Large peaceful protests forced Algeria's long-standing
president to resign in early 2019 and continue to prompt
questions about the country's political stability and future.
Abdelmadjid Tebboune was declared the winner of
presidential elections held on December 12, with
historically low turnout of 40%. A previous cabinet
minister and prime minister (for a short time in 2017),
Tebboune ran as an independent and is seen by some
observers as close to military leaders; Algeria's two largest
political parties endorsed a rival candidate. Protesters have
continued to take to the streets, decrying the election
process as illegitimate, Tebboune as representing political
continuity, and military leaders for steering the transition
process in recent months. Dozens of protesters have been
arrested since mid-2019 on various, often vague charges.
Police and protesters clashed violently on election day.
The protests began in February 2019, sparked by then-
President Abdelaziz Bouteflika's decision to seek a fifth
term despite his evident ill health and advanced age (81), in
a vote then due in April. Bouteflika withdrew from the race
in March, then resigned on April 2 after military chief of
staff General Ahmed Gaid Salah (a onetime ally) called for
his impeachment. Law enforcement has since arrested
prominent business, military intelligence, and political party
figures on corruption and state security charges.
A presidential vote was initially scheduled for July 2019,
then canceled when the Constitutional Council disqualified
the two candidates who had registered. General Gaid Salah,
who has positioned himself as a power broker without
explicitly seizing control, strongly backed the December 12
election date and process, and characterizing protests as the
dangerous product of outside interference.
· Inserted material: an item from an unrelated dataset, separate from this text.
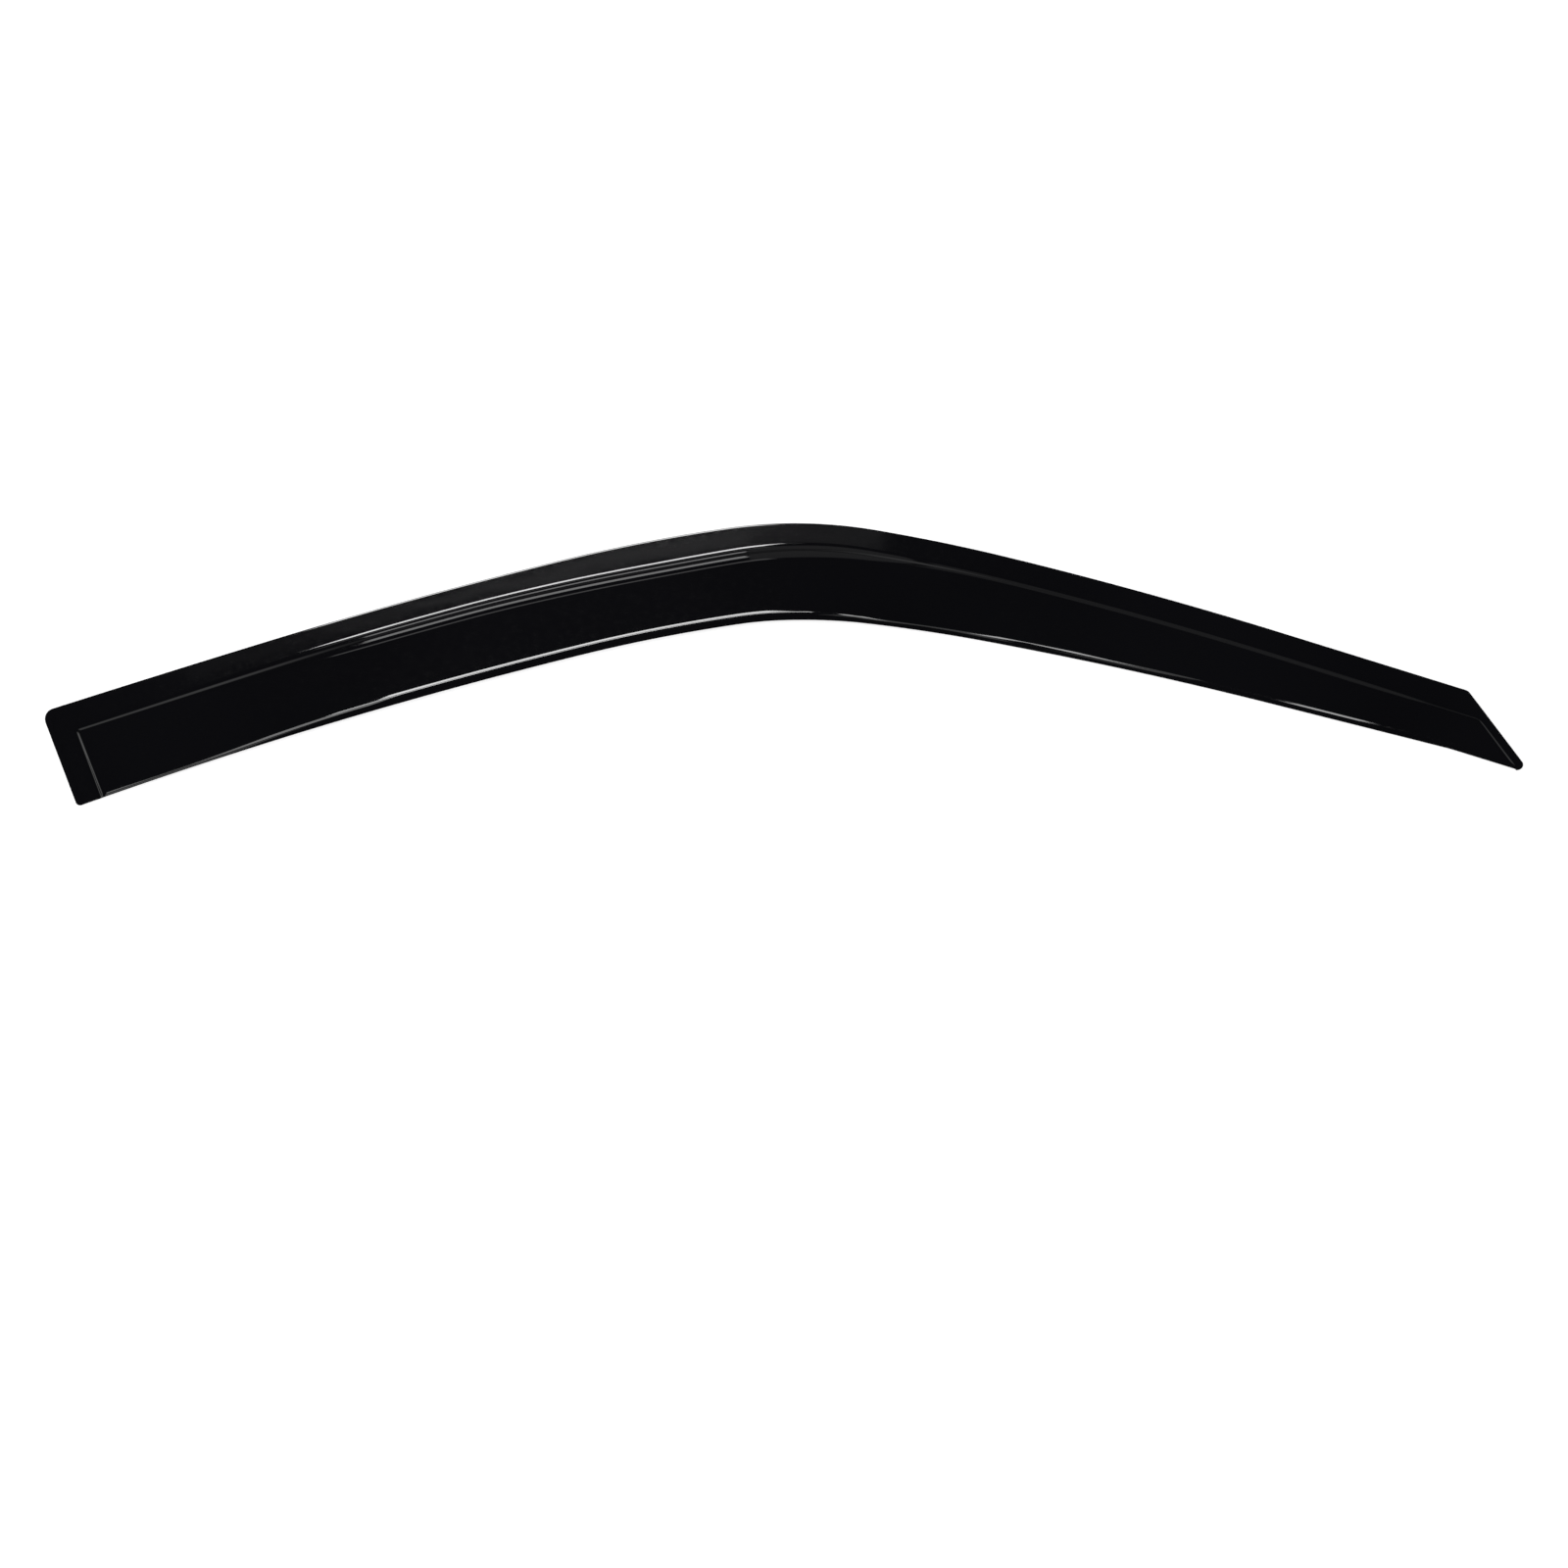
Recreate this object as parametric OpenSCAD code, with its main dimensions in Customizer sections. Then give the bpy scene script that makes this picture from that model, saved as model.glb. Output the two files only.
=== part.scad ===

Algeria remained politically stable amid regional turmoil
between 2011 and 2018, but the prospect of an uncertain
leadership transition loomed as members of the
revolutionary generation that fought for independence
from France aged. A strong presidency and security
apparatus, a state-centric economy with an emerging
oligarchic business class, and social welfare programs
fueled by oil and natural gas revenues have defined the
political system. Decisionmaking under Bouteflika was
often opaque, with politicians, security officials, and
business leaders reportedly wielding influence. This system
brought relative stability and living standard improvements
to a country wracked by violence in the 1990s. In recent
years, however, analysts observed political paralysis due
to a lack of elite consensus over the post-Bouteflika era.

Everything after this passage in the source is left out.